Given exercise =>
Make an exact copy of the lines below.

Dataset =>
-- begin --

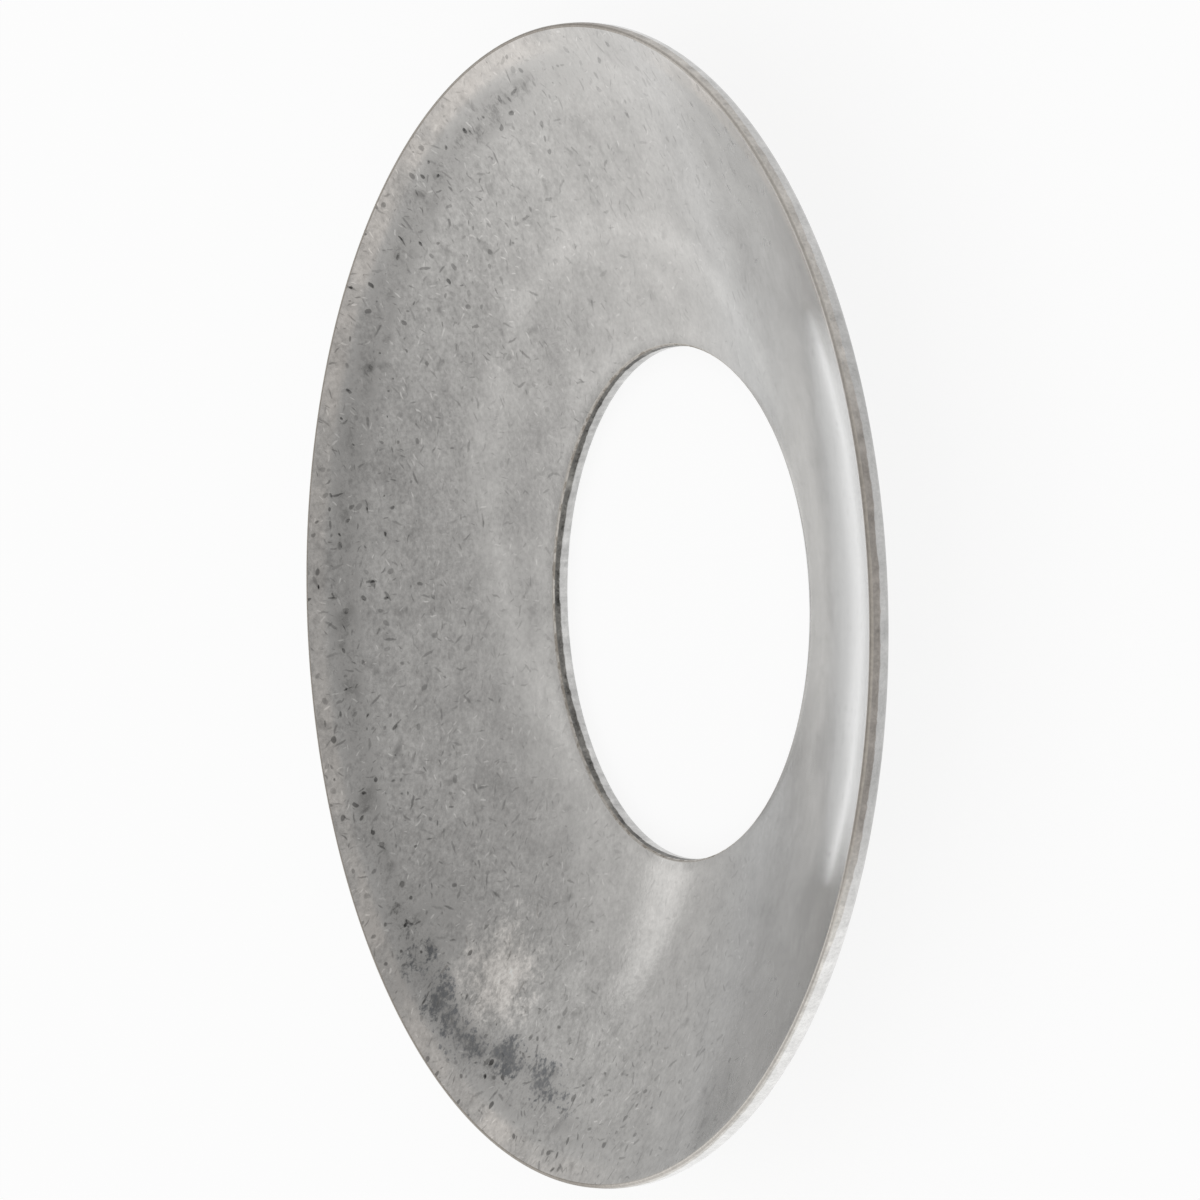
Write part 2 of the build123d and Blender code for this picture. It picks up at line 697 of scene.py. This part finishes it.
@dataclass(frozen=True)
class EdgeBreak(Finish):
    """The corner that tumbling has rounded: rubbed bright and warm, and dark where it isn't."""

    name: str = "edge_break"
    steel: Colour = (0.60, 0.57, 0.53)
    roughness: float = 0.36
    torn: Colour = (0.33, 0.30, 0.265)

    def pattern(self, surface: Surface) -> Tuple[Channel, Channel, Channel]:
        """Lays out the patterns. See Finish."""
        graph = surface.graph
        patches = graph.speckle(surface.place, 1.6, 5.0, 0.7)
        grain = graph.speckle(surface.place, 7.0, 2.0)
        rim = surface.rim()
        share = graph.rise(surface.torn() + patches * 4.0 + grain * 1.2, 0.25, 0.75)
        # Painted light: the rim's edge break is paler in both sectors of the rim's edge.
        lit_edge = surface.sector(*LIT_EDGE_SECTOR) * 0.8 + surface.sector(*EVENED_EDGE_SECTOR) * 0.5
        share = share * (1.0 - rim) + rim * 0.8 - rim * lit_edge
        steel = graph.blend(share, rgba(self.steel), rgba(self.torn))
        tone = 1.0 + grain * 0.5 + patches * (0.6 - rim * 0.3)
        colour = graph.blend(1.0, steel, tone, "MULTIPLY")
        return colour, self.roughness + share * 0.1, grain * 6.0


# ---- the washer


@dataclass(frozen=True)
class Circle:
    """A circle of the washer's section, of which the lower half is used."""

    x: float
    z: float
    radius: float

    def height_at(self, x: float) -> float:
        """The height of the lower half at a distance x from the axis."""
        return self.z - math.sqrt(self.radius**2 - (x - self.x) ** 2)


@dataclass(frozen=True)
class ShearedWall:
    """One of the washer's two straight walls, with its land below and its break-out above."""

    low: float
    tear: float
    high: float
    rises: Tuple[Triple, ...]
    jag_size: float = 0.5 * MM
    jag_height: float = 0.035 * MM
    sway_sizes: Tuple[float, float] = (7.0 * MM, 2.3 * MM)
    sway_heights: Tuple[float, float] = (0.10 * MM, 0.05 * MM)

    def lift_at(self, place: Vector) -> float:
        """How far the tear line is moved up.

        Args:
            place: A point on the wall.

        Returns:
            The lift, before it fades out towards the wall's two ends.
        """
        around = Vector((place.x, place.y, 0.0))
        lift = noise.fractal(around / self.jag_size, 0.6, 2.2, 5) * self.jag_height
        for size, height in zip(self.sway_sizes, self.sway_heights):
            lift += noise.noise(around / size) * height
        angle = math.atan2(place.y, place.x)
        for middle_deg, reach_deg, height in self.rises:
            off = abs((angle - math.radians(middle_deg) + math.pi) % math.tau - math.pi)
            off /= math.radians(reach_deg)
            if off < 1.0:
                lift += height * (1.0 - off * off) ** 2
        return lift

    def share_at(self, height: float) -> float:
        """The share of the lift that a height takes: 1 at the tear line, 0 at both ends."""
        if height < self.tear:
            return max((height - self.low) / (self.tear - self.low), 0.0)
        return max((self.high - height) / (self.high - self.tear), 0.0)


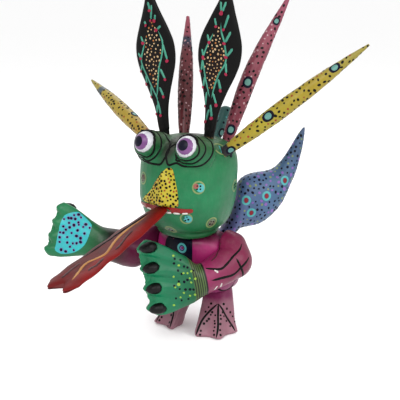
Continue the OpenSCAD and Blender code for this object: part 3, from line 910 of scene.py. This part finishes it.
innerRings = [
    [(0.327, 0.156, 0.966), (0.354, 0.141, 0.941), (0.375, 0.124, 0.89), (0.368, 0.121, 0.838),
     (0.34, 0.116, 0.795), (0.294, 0.109, 0.769), (0.255, 0.093, 0.775)],
    [(0.353, 0.235, 0.95), (0.379, 0.226, 0.924), (0.4, 0.2, 0.873), (0.4, 0.174, 0.825),
     (0.38, 0.146, 0.783), (0.334, 0.138, 0.746), (0.277, 0.144, 0.728), (0.237, 0.129, 0.74)],
    [(0.443, 0.293, 0.893), (0.496, 0.208, 0.858), (0.507, 0.159, 0.815), (0.491, 0.132, 0.773),
     (0.453, 0.113, 0.72), (0.401, 0.115, 0.711), (0.305, 0.134, 0.709), (0.221, 0.155, 0.715)]]
crowns = [(0.735, 0.17, 1.0), (0.74, 0.25, 0.99), (0.74, 0.38, 0.97)]

for side, label in ((1, "leftEyeRings"), (-1, "rightEyeRings")):
    lines = []
    for outer, inner, crown in zip(outerRings, innerRings, crowns):
        if side > 0:
            line = outer + mirrored(inner[:5])[::-1] + [crown]
        else:
            line = mirrored(outer[:8]) + inner[::-1] + mirrored([crown])
        lines.append(spotsOn("head", line + line[:1]))
    strokes(label, "head", [head], lines, eyeSettings["ringLine"], inkBlack, steps=6, sink=0.55, taper=1.0)
print("eyes ready")

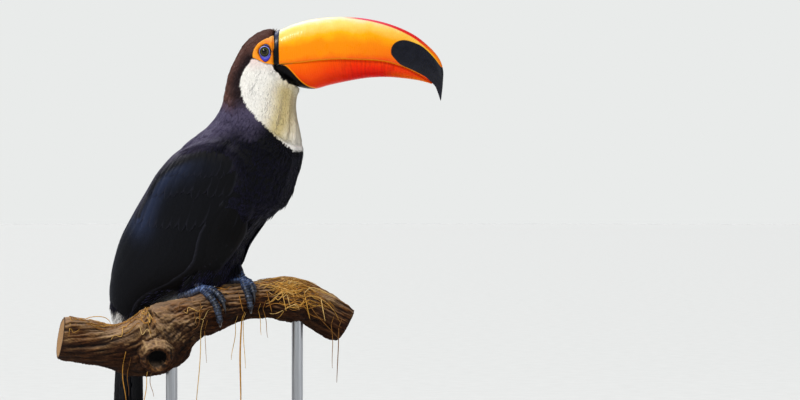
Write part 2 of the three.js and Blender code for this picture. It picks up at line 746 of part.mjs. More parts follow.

-- end --

Task output =>
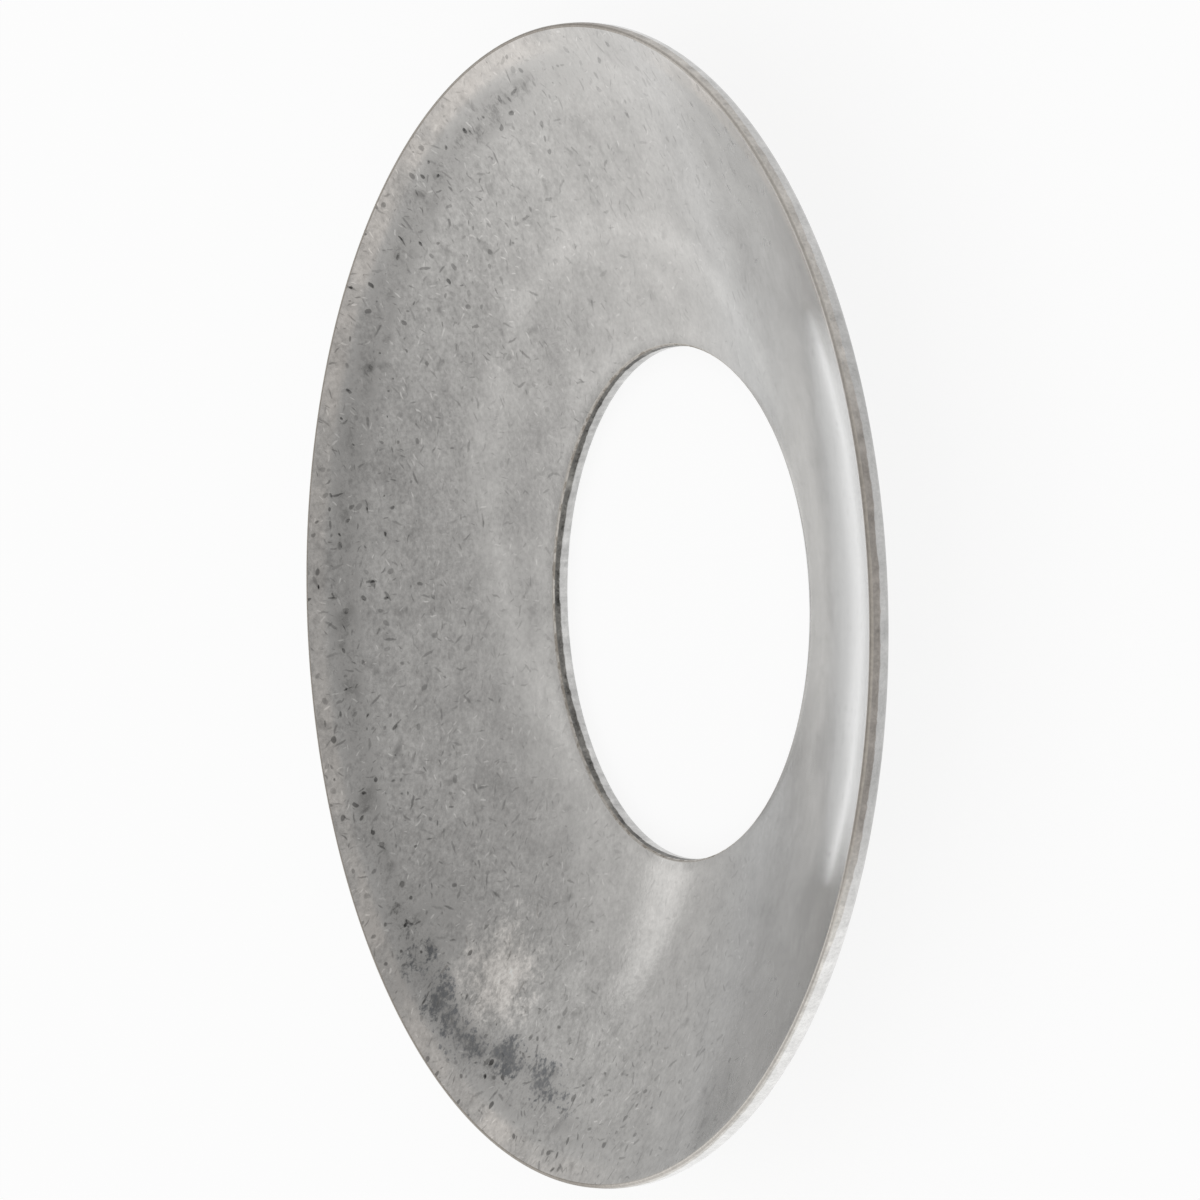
Write part 2 of the build123d and Blender code for this picture. It picks up at line 697 of scene.py. This part finishes it.
@dataclass(frozen=True)
class EdgeBreak(Finish):
    """The corner that tumbling has rounded: rubbed bright and warm, and dark where it isn't."""

    name: str = "edge_break"
    steel: Colour = (0.60, 0.57, 0.53)
    roughness: float = 0.36
    torn: Colour = (0.33, 0.30, 0.265)

    def pattern(self, surface: Surface) -> Tuple[Channel, Channel, Channel]:
        """Lays out the patterns. See Finish."""
        graph = surface.graph
        patches = graph.speckle(surface.place, 1.6, 5.0, 0.7)
        grain = graph.speckle(surface.place, 7.0, 2.0)
        rim = surface.rim()
        share = graph.rise(surface.torn() + patches * 4.0 + grain * 1.2, 0.25, 0.75)
        # Painted light: the rim's edge break is paler in both sectors of the rim's edge.
        lit_edge = surface.sector(*LIT_EDGE_SECTOR) * 0.8 + surface.sector(*EVENED_EDGE_SECTOR) * 0.5
        share = share * (1.0 - rim) + rim * 0.8 - rim * lit_edge
        steel = graph.blend(share, rgba(self.steel), rgba(self.torn))
        tone = 1.0 + grain * 0.5 + patches * (0.6 - rim * 0.3)
        colour = graph.blend(1.0, steel, tone, "MULTIPLY")
        return colour, self.roughness + share * 0.1, grain * 6.0


# ---- the washer


@dataclass(frozen=True)
class Circle:
    """A circle of the washer's section, of which the lower half is used."""

    x: float
    z: float
    radius: float

    def height_at(self, x: float) -> float:
        """The height of the lower half at a distance x from the axis."""
        return self.z - math.sqrt(self.radius**2 - (x - self.x) ** 2)


@dataclass(frozen=True)
class ShearedWall:
    """One of the washer's two straight walls, with its land below and its break-out above."""

    low: float
    tear: float
    high: float
    rises: Tuple[Triple, ...]
    jag_size: float = 0.5 * MM
    jag_height: float = 0.035 * MM
    sway_sizes: Tuple[float, float] = (7.0 * MM, 2.3 * MM)
    sway_heights: Tuple[float, float] = (0.10 * MM, 0.05 * MM)

    def lift_at(self, place: Vector) -> float:
        """How far the tear line is moved up.

        Args:
            place: A point on the wall.

        Returns:
            The lift, before it fades out towards the wall's two ends.
        """
        around = Vector((place.x, place.y, 0.0))
        lift = noise.fractal(around / self.jag_size, 0.6, 2.2, 5) * self.jag_height
        for size, height in zip(self.sway_sizes, self.sway_heights):
            lift += noise.noise(around / size) * height
        angle = math.atan2(place.y, place.x)
        for middle_deg, reach_deg, height in self.rises:
            off = abs((angle - math.radians(middle_deg) + math.pi) % math.tau - math.pi)
            off /= math.radians(reach_deg)
            if off < 1.0:
                lift += height * (1.0 - off * off) ** 2
        return lift

    def share_at(self, height: float) -> float:
        """The share of the lift that a height takes: 1 at the tear line, 0 at both ends."""
        if height < self.tear:
            return max((height - self.low) / (self.tear - self.low), 0.0)
        return max((self.high - height) / (self.high - self.tear), 0.0)


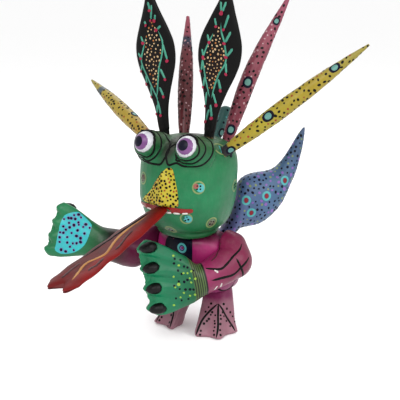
Continue the OpenSCAD and Blender code for this object: part 3, from line 910 of scene.py. This part finishes it.
innerRings = [
    [(0.327, 0.156, 0.966), (0.354, 0.141, 0.941), (0.375, 0.124, 0.89), (0.368, 0.121, 0.838),
     (0.34, 0.116, 0.795), (0.294, 0.109, 0.769), (0.255, 0.093, 0.775)],
    [(0.353, 0.235, 0.95), (0.379, 0.226, 0.924), (0.4, 0.2, 0.873), (0.4, 0.174, 0.825),
     (0.38, 0.146, 0.783), (0.334, 0.138, 0.746), (0.277, 0.144, 0.728), (0.237, 0.129, 0.74)],
    [(0.443, 0.293, 0.893), (0.496, 0.208, 0.858), (0.507, 0.159, 0.815), (0.491, 0.132, 0.773),
     (0.453, 0.113, 0.72), (0.401, 0.115, 0.711), (0.305, 0.134, 0.709), (0.221, 0.155, 0.715)]]
crowns = [(0.735, 0.17, 1.0), (0.74, 0.25, 0.99), (0.74, 0.38, 0.97)]

for side, label in ((1, "leftEyeRings"), (-1, "rightEyeRings")):
    lines = []
    for outer, inner, crown in zip(outerRings, innerRings, crowns):
        if side > 0:
            line = outer + mirrored(inner[:5])[::-1] + [crown]
        else:
            line = mirrored(outer[:8]) + inner[::-1] + mirrored([crown])
        lines.append(spotsOn("head", line + line[:1]))
    strokes(label, "head", [head], lines, eyeSettings["ringLine"], inkBlack, steps=6, sink=0.55, taper=1.0)
print("eyes ready")

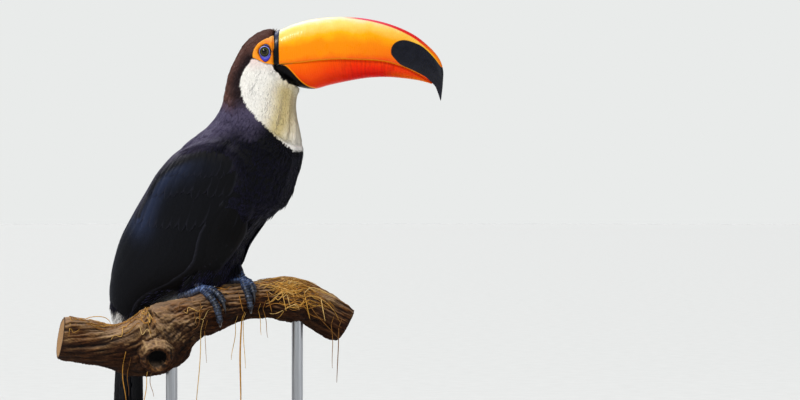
Write part 2 of the three.js and Blender code for this picture. It picks up at line 746 of part.mjs. More parts follow.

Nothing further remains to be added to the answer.